Scripts that build objects:

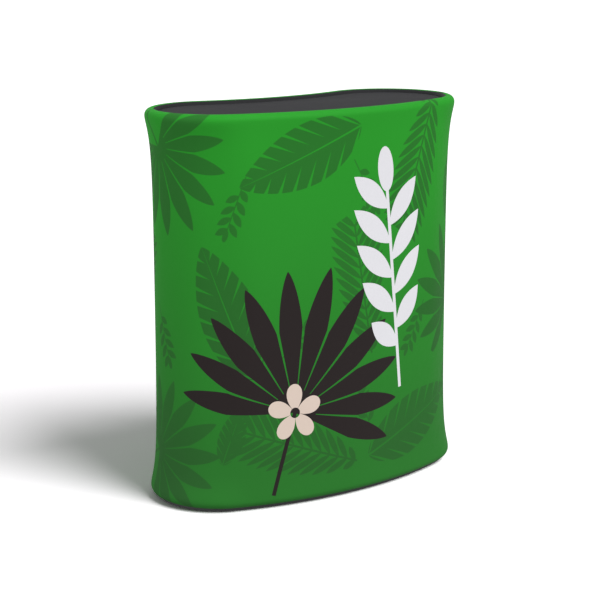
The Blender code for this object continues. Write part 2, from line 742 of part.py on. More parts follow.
def panel(stations, name, finish, columns, rows, lift, thickness, holes=()):
    """A piece of cloth lying on the sleeve, lifted off it."""
    grids = [
        [[sleeve_point(stations.at(c), z, lift + extra) for z in rows] for c in columns]
        for extra in (thickness, 0.0)
    ]
    sheet_solid(name, finish, grids[0], grids[1], False, holes)


def build_flap(stations):
    """The fabric flap over the doorway, its hinge tape, its hook-and-loop tapes and its pull tab."""
    low = BOTTOM_HOOP_Z + DOORWAY_ROW - FLAP_OVERLAP
    high = TOP_HOOP_Z - DOORWAY_ROW + FLAP_OVERLAP
    columns = panel_columns(stations, FLAP_HALF_WIDTH, -FLAP_HALF_WIDTH)
    rows = panel_rows(low, high)
    panel(stations, "access_flap", "printed_fabric", columns, rows, FLAP_LIFT, FABRIC)

    edge = FLAP_HALF_WIDTH - TAPE_MARGIN
    inside = DOORWAY_HALF_WIDTH + TAPE_MARGIN
    tape_low, tape_high = low + TAPE_MARGIN, high - TAPE_MARGIN
    door_low = BOTTOM_HOOP_Z + DOORWAY_ROW - TAPE_MARGIN
    door_high = TOP_HOOP_Z - DOORWAY_ROW + TAPE_MARGIN
    hinge_columns = panel_columns(stations, -inside, -edge)
    hinge_rows = panel_rows(tape_low, tape_high)
    hinge_thickness = FLAP_LIFT - 2 * SEAT_GAP
    panel(stations, "flap_hinge_tape", "black_webbing", hinge_columns, hinge_rows, SEAT_GAP, hinge_thickness)

    across = sorted({*panel_columns(stations, edge, -DOORWAY_HALF_WIDTH), *panel_columns(stations, edge, inside)})
    heights = sorted({*panel_rows(tape_low, tape_high), door_low, door_high})
    first_open = across.index(panel_columns(stations, inside, inside)[0])
    holes = [
        (c, r)
        for c in range(first_open, len(across) - 1)
        for r in range(heights.index(door_low), heights.index(door_high))
    ]
    panel(stations, "hook_tape", "black_webbing", across, heights, SEAT_GAP, TAPE, holes)
    loop_lift = SEAT_GAP + TAPE + SEAT_GAP
    panel(stations, "loop_tape", "black_webbing", across, heights, loop_lift, TAPE, holes)

    sewn_edge = stations.back - DOORWAY_STEPS // 2 - 1
    beyond = np.linalg.norm(stations.points[sewn_edge] - stations.points[sewn_edge - 1])
    tab_columns = [sewn_edge - PULL_TAB_REACH / beyond, sewn_edge, sewn_edge + PULL_TAB_SEWN / FLAP_OVERLAP]
    tab_rows = [PULL_TAB_HEIGHT - PULL_TAB_WIDTH / 2, PULL_TAB_HEIGHT + PULL_TAB_WIDTH / 2]
    tab_lift = FLAP_LIFT + FABRIC + SEAT_GAP
    panel(
        stations, "flap_pull_tab", "black_webbing", tab_columns, tab_rows, tab_lift, PULL_TAB_THICKNESS,
    )


def clear_scene():
    for obj in list(bpy.data.objects):
        bpy.data.objects.remove(obj, do_unlink=True)


def main():
    clear_scene()
    stations = Stations()
    all_posts = posts()
    half_turn = math.degrees(math.pi)
    build_base(stations)
    build_hoop(stations, "top", TOP_HOOP_Z, half_turn + BUTTON_TURN)
    build_hoop(stations, "bottom", BOTTOM_HOOP_Z, half_turn - BUTTON_TURN)
    head_saddle = hoop_cutter("head_saddle_cutter", stations, TOP_HOOP_Z)
    foot_saddle = hoop_cutter("foot_saddle_cutter", stations, BOTTOM_HOOP_Z)
    for post in all_posts:
        build_post(post)
        build_socket(post, head_saddle, "head")
        build_socket(post, foot_saddle, "foot")
    build_shelf(stations, all_posts)
    build_tabletop(stations, all_posts)
    build_sleeve(stations)
    build_hem(stations, "rim_hem", TOP_HOOP_Z, 1)
    build_hem(stations, "foot_hem", BOTTOM_HOOP_Z, -1)
    build_flap(stations)


main()
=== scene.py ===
import math
from functools import partialmethod

import bmesh
import bpy
import numpy as np
from mathutils import Matrix, Vector


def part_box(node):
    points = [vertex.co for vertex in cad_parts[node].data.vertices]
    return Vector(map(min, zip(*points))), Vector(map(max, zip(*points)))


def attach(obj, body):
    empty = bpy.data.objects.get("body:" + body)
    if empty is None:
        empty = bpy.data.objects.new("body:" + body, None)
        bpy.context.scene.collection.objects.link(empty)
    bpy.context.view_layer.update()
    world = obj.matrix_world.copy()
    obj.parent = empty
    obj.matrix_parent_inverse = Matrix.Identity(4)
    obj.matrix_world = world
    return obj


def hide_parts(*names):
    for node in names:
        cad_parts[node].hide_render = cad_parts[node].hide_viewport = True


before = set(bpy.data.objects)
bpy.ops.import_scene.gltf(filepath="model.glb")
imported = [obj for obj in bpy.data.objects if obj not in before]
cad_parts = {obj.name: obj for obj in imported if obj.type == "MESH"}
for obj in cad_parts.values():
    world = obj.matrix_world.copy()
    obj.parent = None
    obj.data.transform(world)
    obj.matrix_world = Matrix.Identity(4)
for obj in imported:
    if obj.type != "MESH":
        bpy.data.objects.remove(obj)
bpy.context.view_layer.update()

# Sizes are in metres. The kidney outline at the fabric's widest line: four arcs that meet in tangents
LOBE_CENTRE_X = 0.271
LOBE_RADIUS = 0.180
FRONT_RADIUS = 0.990
HOLLOW_RADIUS = 0.720
FRONT_CENTRE_Y = math.sqrt((FRONT_RADIUS - LOBE_RADIUS) ** 2 - LOBE_CENTRE_X**2)
HOLLOW_CENTRE_Y = math.sqrt((HOLLOW_RADIUS + LOBE_RADIUS) ** 2 - LOBE_CENTRE_X**2)
MIDDLE_Y = (FRONT_CENTRE_Y - FRONT_RADIUS + LOBE_RADIUS) / 2
OUTLINE_STEP = 0.0052

# Tube, fabric and fits
TUBE_RADIUS = 0.016
TUBE_WALL = 0.0015
FABRIC = 0.0008
SKIN_GAP = 0.0003
WRAP = TUBE_RADIUS + SKIN_GAP + FABRIC
TOP_HOOP_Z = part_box("fabric_sleeve")[1].z - WRAP
FOOT_HOOP_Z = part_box("fabric_sleeve")[0].z + WRAP

# How far the sleeve is drawn in between the hoops, and how it leaves them
DRAW_IN = 0.018
DRAW_REACH = 0.070
NEAR_FLARE = 0.052
FAR_FLARE = 0.160
NEAR_SHARE = 0.8
LEAVING_ROUND = 0.012
PRINT_END = math.radians(111.0)
HEM_END = math.radians(177.0)

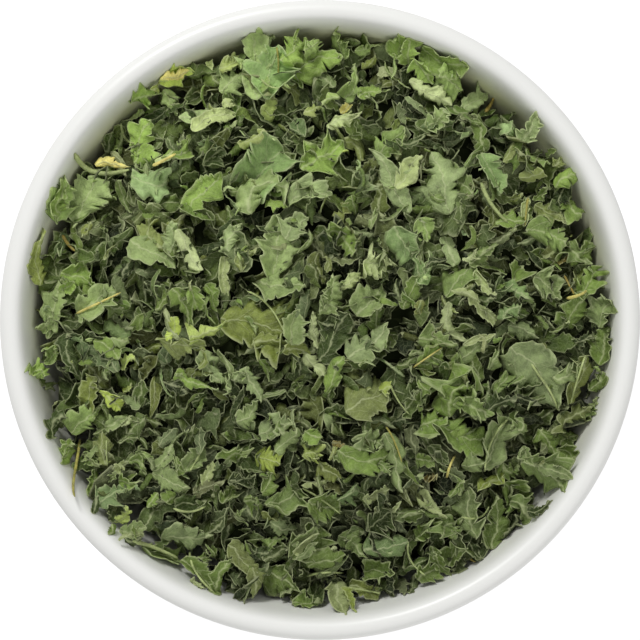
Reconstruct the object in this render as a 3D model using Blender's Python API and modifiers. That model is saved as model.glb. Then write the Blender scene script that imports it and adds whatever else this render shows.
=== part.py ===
"""A bowl of dried kale flakes, in metres, with +Z up.

The origin is the centre of the circle that the bowl's foot stands on. The bowl is
turned from one profile. The heap is a packed core that fills the bowl up to a low
dome, with curled leaf flakes and pale midrib pieces standing out of it.
"""

import math
import random

import bmesh
import bpy
from mathutils import Matrix, Vector

MM = 0.001

# Bowl: driving dimensions
BOWL_HEIGHT = 52 * MM
BOWL_RADIUS = 60 * MM
LIP_RADIUS = 2.1 * MM
WALL_FLARE = math.radians(15)
FLOOR_HEIGHT = 7.5 * MM
FLOOR_FLAT_RADIUS = 22 * MM
FOOT_RADIUS = 31 * MM
FOOT_WIDTH = 3.6 * MM
FOOT_HEIGHT = 3.2 * MM
FOOT_EDGE = 0.6 * MM
RECESS_HEIGHT = 2.6 * MM
BOWL_STEPS = 64

# How far the handles of the wall's curves reach from their ends
WALL_HANDLE = 22 * MM
INNER_FLOOR_HANDLE = 19 * MM
OUTER_FOOT_HANDLE = 17 * MM

# Heap: driving dimensions
HEAP_TOP = 52 * MM
HEAP_EDGE_HEIGHT = 43.5 * MM
HEAP_STEPS = 36
DOME_POWER = 2.2
CORE_GAP = 0.5 * MM
CORE_ROUGHNESS = 1.2 * MM
FLAKE_GAP = 0.3 * MM
SPACE_TOP = 70 * MM

# Small flakes that cover the heap, spread by a rule
FLAKE_COUNT = 100
FLAKE_SIDES = 10
FLAKE_THICKNESS = 0.7 * MM
FLAKE_SIZES = (12 * MM, 17 * MM)
FLAKE_REACH = 50.5 * MM
FLAKE_TILTS = (14, 38)
FLAKE_ROOT = 0.7 * MM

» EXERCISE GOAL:
Output exactly the lines running from the line containing "half_turn + BUTTON_TURN)" through the line containing "imported = [obj", and only those lines.

» WRITTEN SOLUTION:
    build_hoop(stations, "top", TOP_HOOP_Z, half_turn + BUTTON_TURN)
    build_hoop(stations, "bottom", BOTTOM_HOOP_Z, half_turn - BUTTON_TURN)
    head_saddle = hoop_cutter("head_saddle_cutter", stations, TOP_HOOP_Z)
    foot_saddle = hoop_cutter("foot_saddle_cutter", stations, BOTTOM_HOOP_Z)
    for post in all_posts:
        build_post(post)
        build_socket(post, head_saddle, "head")
        build_socket(post, foot_saddle, "foot")
    build_shelf(stations, all_posts)
    build_tabletop(stations, all_posts)
    build_sleeve(stations)
    build_hem(stations, "rim_hem", TOP_HOOP_Z, 1)
    build_hem(stations, "foot_hem", BOTTOM_HOOP_Z, -1)
    build_flap(stations)


main()
=== scene.py ===
import math
from functools import partialmethod

import bmesh
import bpy
import numpy as np
from mathutils import Matrix, Vector


def part_box(node):
    points = [vertex.co for vertex in cad_parts[node].data.vertices]
    return Vector(map(min, zip(*points))), Vector(map(max, zip(*points)))


def attach(obj, body):
    empty = bpy.data.objects.get("body:" + body)
    if empty is None:
        empty = bpy.data.objects.new("body:" + body, None)
        bpy.context.scene.collection.objects.link(empty)
    bpy.context.view_layer.update()
    world = obj.matrix_world.copy()
    obj.parent = empty
    obj.matrix_parent_inverse = Matrix.Identity(4)
    obj.matrix_world = world
    return obj


def hide_parts(*names):
    for node in names:
        cad_parts[node].hide_render = cad_parts[node].hide_viewport = True


before = set(bpy.data.objects)
bpy.ops.import_scene.gltf(filepath="model.glb")
imported = [obj for obj in bpy.data.objects if obj not in before]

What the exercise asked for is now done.